Socialism with a jingle...
D. E. Lyons | Tipp City, OH United States | 12/09/2000
(4 out of 5 stars)

"A very entertaining look at the 40 or so musicals that were produced in the Eastern Bloc nations from the 1930's up through the 1970's. Although highly propagandist in nature, (no more so than the "happy" muscials that were being produced in Hollywood,at the same time,)there is this innocent naiveté about the monstrous happenings during the Stalin regime. Where as in the West, musicals made us temporarily forget, depression, war and everyday sacrifices, the musicals in the East in addition, promoted the heroism of the common worker(proletartiat)and the value derived in working for the goals of building socialist nation."
If only socialism had been more fun
Joseph Haschka | Glendale, CA USA | 03/09/2005
(4 out of 5 stars)

"My credentials as a fan of screen musicals are suspect. In 56 years, I can count on one hand the number I've seen that I thought worth viewing more than once: CHICAGO (2003), EVITA (1996), HELLO DOLLY (1969), THE KING AND I (1956), and (dare I admit it?) MARY POPPINS (1964). Having said that, however, I found EAST SIDE STORY illuminating. During the Bad Old Days of the Cold War, what average American would've thought that the Warsaw Pact/Evil Empire was making musicals? And had been doing so for many years.

EAST SIDE STORY is a documentary roughly covering the period 1930-1970, when the Soviet Union, and its satellites after 1945, struggled to create Hollywood-like entertainment for the proletariat masses without sacrificing the central tenants of socialism. The fact that only forty musicals were filmed during this period suggests that the two concepts blended as efficiently as oil and water.

Chronologically, the documentary begins with the 1934 Soviet musical comedy, THE JOLLY FELLOWS, a rather unsocialist production that apparently only made it to the local cinemas after Stalin overrode the censors - a bad career move for them, no doubt - and personally approved it. As a matter of fact, Uncle Joe was a big fan of the genre, and gave a copy of a favorite reel to FDR as a gift. In any case, the visual narrative proceeds through several more Soviet releases, including the 1939 film with the catchy title TRACTOR DRIVERS and the 1946 COSSACKS OF THE KUBAN featuring synchronized wheat harvesting, and ending with the Polish, Czech, Romanian and (mostly) East German musicals of the 50s and 60s.
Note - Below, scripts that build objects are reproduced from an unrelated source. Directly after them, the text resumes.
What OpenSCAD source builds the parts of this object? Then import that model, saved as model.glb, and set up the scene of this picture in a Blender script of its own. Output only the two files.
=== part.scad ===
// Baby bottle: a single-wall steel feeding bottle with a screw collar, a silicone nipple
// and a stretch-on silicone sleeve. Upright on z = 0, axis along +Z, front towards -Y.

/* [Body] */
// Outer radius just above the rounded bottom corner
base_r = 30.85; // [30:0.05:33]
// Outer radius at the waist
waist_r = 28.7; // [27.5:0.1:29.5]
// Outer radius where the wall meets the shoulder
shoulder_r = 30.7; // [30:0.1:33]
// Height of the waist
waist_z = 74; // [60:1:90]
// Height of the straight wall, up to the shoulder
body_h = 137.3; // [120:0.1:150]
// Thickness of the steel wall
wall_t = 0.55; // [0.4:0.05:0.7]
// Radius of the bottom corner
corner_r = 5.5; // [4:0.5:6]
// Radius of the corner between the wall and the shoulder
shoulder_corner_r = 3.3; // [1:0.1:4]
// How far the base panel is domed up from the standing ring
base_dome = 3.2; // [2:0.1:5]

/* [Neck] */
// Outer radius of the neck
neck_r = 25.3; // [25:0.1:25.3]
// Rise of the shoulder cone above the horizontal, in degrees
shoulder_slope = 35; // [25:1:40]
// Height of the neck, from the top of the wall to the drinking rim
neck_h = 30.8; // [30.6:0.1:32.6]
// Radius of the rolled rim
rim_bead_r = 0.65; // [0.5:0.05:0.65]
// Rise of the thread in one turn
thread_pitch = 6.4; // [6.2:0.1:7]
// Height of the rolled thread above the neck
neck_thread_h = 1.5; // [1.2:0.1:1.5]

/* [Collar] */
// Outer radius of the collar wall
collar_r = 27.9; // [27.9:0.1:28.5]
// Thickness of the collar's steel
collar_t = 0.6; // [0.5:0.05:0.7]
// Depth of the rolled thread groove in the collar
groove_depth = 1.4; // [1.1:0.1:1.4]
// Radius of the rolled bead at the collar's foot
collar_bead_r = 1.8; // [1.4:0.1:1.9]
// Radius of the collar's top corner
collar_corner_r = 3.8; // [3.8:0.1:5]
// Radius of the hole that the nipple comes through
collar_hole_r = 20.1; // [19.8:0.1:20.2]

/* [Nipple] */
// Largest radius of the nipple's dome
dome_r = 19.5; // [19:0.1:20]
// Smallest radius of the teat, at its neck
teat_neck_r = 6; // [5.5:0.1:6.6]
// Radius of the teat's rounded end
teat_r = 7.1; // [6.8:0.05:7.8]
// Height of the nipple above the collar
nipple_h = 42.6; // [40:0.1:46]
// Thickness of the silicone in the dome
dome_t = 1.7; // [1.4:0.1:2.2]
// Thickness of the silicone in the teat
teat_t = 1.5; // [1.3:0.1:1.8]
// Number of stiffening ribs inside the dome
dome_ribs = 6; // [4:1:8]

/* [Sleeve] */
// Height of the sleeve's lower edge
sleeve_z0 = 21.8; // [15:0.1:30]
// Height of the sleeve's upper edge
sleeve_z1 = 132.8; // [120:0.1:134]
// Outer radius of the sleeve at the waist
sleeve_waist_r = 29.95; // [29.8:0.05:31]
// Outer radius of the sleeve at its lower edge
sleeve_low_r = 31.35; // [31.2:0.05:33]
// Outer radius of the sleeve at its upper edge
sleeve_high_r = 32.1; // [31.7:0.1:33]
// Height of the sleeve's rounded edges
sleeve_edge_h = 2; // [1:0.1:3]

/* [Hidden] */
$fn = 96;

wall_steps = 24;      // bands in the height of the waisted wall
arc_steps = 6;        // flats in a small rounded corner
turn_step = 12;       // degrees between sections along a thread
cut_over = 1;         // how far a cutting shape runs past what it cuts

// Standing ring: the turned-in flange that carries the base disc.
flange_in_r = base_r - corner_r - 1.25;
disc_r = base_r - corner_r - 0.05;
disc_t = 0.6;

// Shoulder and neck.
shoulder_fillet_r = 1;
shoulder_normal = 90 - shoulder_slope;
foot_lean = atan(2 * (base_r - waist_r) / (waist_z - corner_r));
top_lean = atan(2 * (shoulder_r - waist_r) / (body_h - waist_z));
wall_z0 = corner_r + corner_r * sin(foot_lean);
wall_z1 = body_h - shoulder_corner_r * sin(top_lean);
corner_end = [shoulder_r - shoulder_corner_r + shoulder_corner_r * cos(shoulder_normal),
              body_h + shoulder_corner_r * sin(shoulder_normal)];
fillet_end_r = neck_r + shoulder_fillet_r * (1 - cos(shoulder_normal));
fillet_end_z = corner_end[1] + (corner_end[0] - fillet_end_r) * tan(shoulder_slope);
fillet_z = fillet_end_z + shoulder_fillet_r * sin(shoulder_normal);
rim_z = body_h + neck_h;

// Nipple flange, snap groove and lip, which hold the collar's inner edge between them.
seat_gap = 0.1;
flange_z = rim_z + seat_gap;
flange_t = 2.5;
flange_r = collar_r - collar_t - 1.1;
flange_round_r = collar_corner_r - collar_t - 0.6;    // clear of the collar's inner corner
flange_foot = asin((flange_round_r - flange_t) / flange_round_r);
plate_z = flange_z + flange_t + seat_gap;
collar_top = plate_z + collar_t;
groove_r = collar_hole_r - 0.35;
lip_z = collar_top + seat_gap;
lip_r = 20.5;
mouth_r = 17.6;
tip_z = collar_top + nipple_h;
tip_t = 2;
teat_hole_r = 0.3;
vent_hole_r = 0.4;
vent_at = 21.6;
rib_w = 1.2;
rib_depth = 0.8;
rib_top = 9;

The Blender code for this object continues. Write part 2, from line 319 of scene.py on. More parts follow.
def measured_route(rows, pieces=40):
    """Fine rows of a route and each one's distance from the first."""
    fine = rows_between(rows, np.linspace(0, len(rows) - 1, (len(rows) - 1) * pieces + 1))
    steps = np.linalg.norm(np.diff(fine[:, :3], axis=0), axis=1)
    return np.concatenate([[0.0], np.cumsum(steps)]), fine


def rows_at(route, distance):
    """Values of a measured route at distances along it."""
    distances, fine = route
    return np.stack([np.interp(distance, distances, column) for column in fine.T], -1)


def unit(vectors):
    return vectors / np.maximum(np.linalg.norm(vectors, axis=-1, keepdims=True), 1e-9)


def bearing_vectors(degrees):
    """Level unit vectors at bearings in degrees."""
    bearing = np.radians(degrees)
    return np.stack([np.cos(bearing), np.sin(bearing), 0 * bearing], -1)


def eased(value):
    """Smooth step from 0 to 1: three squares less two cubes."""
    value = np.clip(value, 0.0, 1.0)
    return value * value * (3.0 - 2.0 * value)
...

Indeed, the costuming, hairstyles, and choreography of the DDR productions are so similar to Tinseltown fare that, if I squint my eyes against the cheesy sets and block out the German lyrics, I might just as well be watching a teenage beach blanket saga filmed in Southern California.

EAST SIDE STORY is liberally sprinkled with interviews with aging actors, production lackeys, and cinema historians. (Early on, it's pointed out that none of the films' directors have survived. A purge maybe, or just old age?) They establish quite clearly the dichotomy that existed between the desire to entertain audiences with big box office hits and the doctrinaire restrictions imposed by socialist ideology that tended to cramp the screenwriter's style. One of those interviewed wistfully observed, "If only socialism had been more fun." Gee, I don't know. I can see Stalin reprising Dick van Dyke's role as the dancing chimney sweep in MARY POPPINS, can't you?"